COMMENTARY

What do we know about the water crisis and when will we know more?

8/3/2014
BY KEITH C. BURRIS
COLUMNIST FOR THE BLADE

Remember Sen. Howard Baker’s question during Watergate? What did he know and when did he know it?

After a whole day, Toledoans don’t know much about our compromised water supply. To say that most of us will go to bed Saturday night with more questions than answers about the shutdown is a grand and grotesque understatement.

Some 500,000 people without drinking water. I don’t know of any other metropolitan area of our size in the state that has experienced this. Ever. It happened in Ottawa County’s Carroll Township one year ago. And now it has happened here. Our faith in our water supply has been compromised.

That faith will not be repaired in a day.

When the immediate crisis is over, we need to do two things. First, we need a panel of scientists and civil servants convened, perhaps by the governor, perhaps by FEMA, perhaps by both, who will look at this event and ask all the hard questions that need to be asked. And then come up with answers in a written report. Second, we need to look at this crisis in the broader context of environmental policy and practices and our own collective will.
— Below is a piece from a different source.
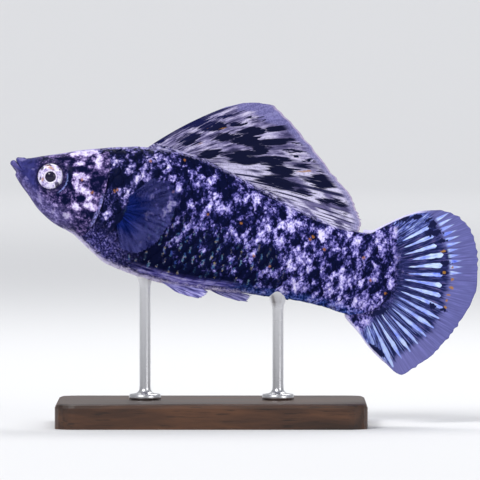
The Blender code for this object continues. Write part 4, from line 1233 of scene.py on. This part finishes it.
def make_stage():
    """A pale floor whose far edge rises all round, so that no horizon shows."""
    profile = [(0.0, 0.0), (0.4, 0.0), (1.2, 0.0)]
    profile += [(2.4 + math.sin(a), 1.0 - math.cos(a)) for a in np.linspace(0, 1.1, 18)]
    bm = spin_profile(profile, 120)
    if sum(f.normal.z for f in bm.faces) < 0:
        bmesh.ops.reverse_faces(bm, faces=bm.faces)
    mesh = as_mesh(bm, "floor")
    floor = linked("floor", mesh)
    mesh.materials.append(stage_material())
    mesh.shade_smooth()


# The lights: name, place, what each points at, its sides and its power
LIGHTS = (("key", (-0.7, -1.0, 1.1), (0, 0, 0.04), (0.55, 0.55), 15.5),
          ("fill", (1.0, -1.0, 0.5), (0, 0, 0.04), (0.7, 0.7), 4.4),
          ("rim", (0.15, 0.4, 0.6), (0, 0, 0.05), (0.6, 0.25), 2.4),
          ("backdrop", (0, 1.7, 1.5), (0, 2.7, 0.1), (3.5, 0.8), 20))
CAMERA_AIM = Vector((0.0057, 0, 0.037))
CAMERA_AWAY, CAMERA_RISE, CAMERA_LENS = 1.6, math.radians(1.5), 600.0


def make_light(name, place, aim, size, power):
    light = bpy.data.lights.new(name, "AREA")
    light.shape, light.size, light.size_y = "RECTANGLE", size[0], size[1]
    light.energy = power
    holder = linked(name, light)
    holder.location = place
    holder.rotation_euler = (Vector(aim) - Vector(place)).to_track_quat("-Z", "Y").to_euler()


def make_camera():
    """A long lens level with the photograph's, square to the fish's left side."""
    camera = bpy.data.cameras.new("camera")
    camera.lens, camera.sensor_width = CAMERA_LENS, 36.0
    camera.clip_start, camera.clip_end = 0.01, 10
    holder = linked("camera", camera)
    back_and_up = Vector((0, -math.cos(CAMERA_RISE), math.sin(CAMERA_RISE)))
    holder.location = CAMERA_AIM + back_and_up * CAMERA_AWAY
    holder.rotation_euler = (math.pi / 2 - CAMERA_RISE, 0, 0)
    bpy.context.scene.camera = holder


def make_world():
    world = bpy.data.worlds.new("studio")
    world.use_nodes = True
    background = world.node_tree.nodes["Background"]
    background.inputs["Color"].default_value = (0.80, 0.82, 0.86, 1)
    background.inputs["Strength"].default_value = 0.55
    bpy.context.scene.world = world
    bpy.context.scene.view_settings.view_transform = "Standard"


make_camera()
make_world()
make_stage()
for light in LIGHTS:
    make_light(*light)

hide = coat_material()
finish_piece("skin", skin(), hide, ("head", "torso", "tail_stalk"))
flank_map = FlankMap()
for side, word in ((-1, "left"), (1, "right")):
    coat = scale_coat(side, "scales_" + word, flank_map, random.Random(11 + side))
    finish_piece("scales_" + word, coat, hide)
make_fins()
pearl = eye_material()
for side, word in ((-1, "left"), (1, "right")):
    eye(side, word, pearl)
steel = steel_material()
rod(-13.3, 32.9, "stand_rod_front", steel)
rod(13.3, 28.4, "stand_rod_rear", steel)
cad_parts["stand_base"].material_slots[0].material = wood_material()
I spoke Saturday with Frank Szollosi, who is the point man for the Great Lakes with the National Wildlife Federation but is from and still lives in Toledo. He told me that there has been a 37 percent increase in rainfall in this region since 1958 and “farming practices and waste water infrastructure have not kept up.” Fertilizer runoff and factory farms, he said, are not problems of Toledo’s making. His conclusion: “We are enduring the result of system failure.” He said the system has not changed as the climate has. And that, until agribusiness must comply with the same rules the rest of us must comply with, our water will be compromised. We need our farmers in order to eat. But we need a system that protects the water supply. He told me, “This happened last night, but it didn’t happen overnight.”

So, we need to change the social and political rules.

That’s macro. We also need micro: We need transparent oversight of Toledo’s water policy and administration. The public is in the dark about our most precious resource.

How can we do better? That’s where the investigative panel comes in.

Some questions:

1) Was there human error at the plant?

Some people on the inside have told me there had to be. Others, in a position to know, have said everything was done by the book.

Which was it? We need a trustworthy answer.

2) Since Oregon has the same water supply, why does it not have the same problem?

I have heard two answers here as well. One is that Oregon has more safety procedures. Another is that it has many fewer and therefore probably has the same problem Toledo has, or worse.

3) There should be a log at the water plant. I am told that, at one time at least, the rule was that an entry was made every two hours. This is the equivalent of a black box. It must be found and analyzed.

4) Was there sufficient staffing at the water plant at the time of the negative readings?

5) I am also told that at least two expensive chemicals must be added to the water to combat algae blooms — potassium and carbon. Was there a sufficient supply of the necessary chemicals and were they added in the right amounts at the right time?

6) Can’t we put a better system in place for notifying the public of a crisis of this proportion than posting it on Facebook in the dead of night? I have to believe that, in this age of technology, we can.

7) Has anything like this happened, or almost happened before, even on a small scale in Toledo? Did we have warnings? I am told we did.

We have sufficient expertise in place to learn and correct. Mayor Mike Collins’ chief of staff, Robert Reinbolt, worked in this field for years. FEMA is standing by. We also have a congressional delegation with sufficient clout in Washington to get us the federal help we may need to clean up our mess and fast-track water plant improvements. But do we, the citizens, or most of our politicians, have the gumption to make the big changes in law and living habits that will safeguard our water? Will we eliminate the pollutants that are overwhelming the water supply?

Former Mayor Mike Bell brought the issue of the water plant and its capacity to the fore more than a year ago. In a meeting with The Blade’s editorial board, he prophesized that without a major investment in the city’s water system Toledo would someday face a water crisis. If we need federal expertise, or dollars, fine. I believe that can be done. We also need expert, dispassionate, and fearless analysis of exactly what happened here. But then there is that macro challenge. The climate is changing and we are not. That’s the larger, long-range change we must face.

Keith C. Burris is a columnist for The Blade.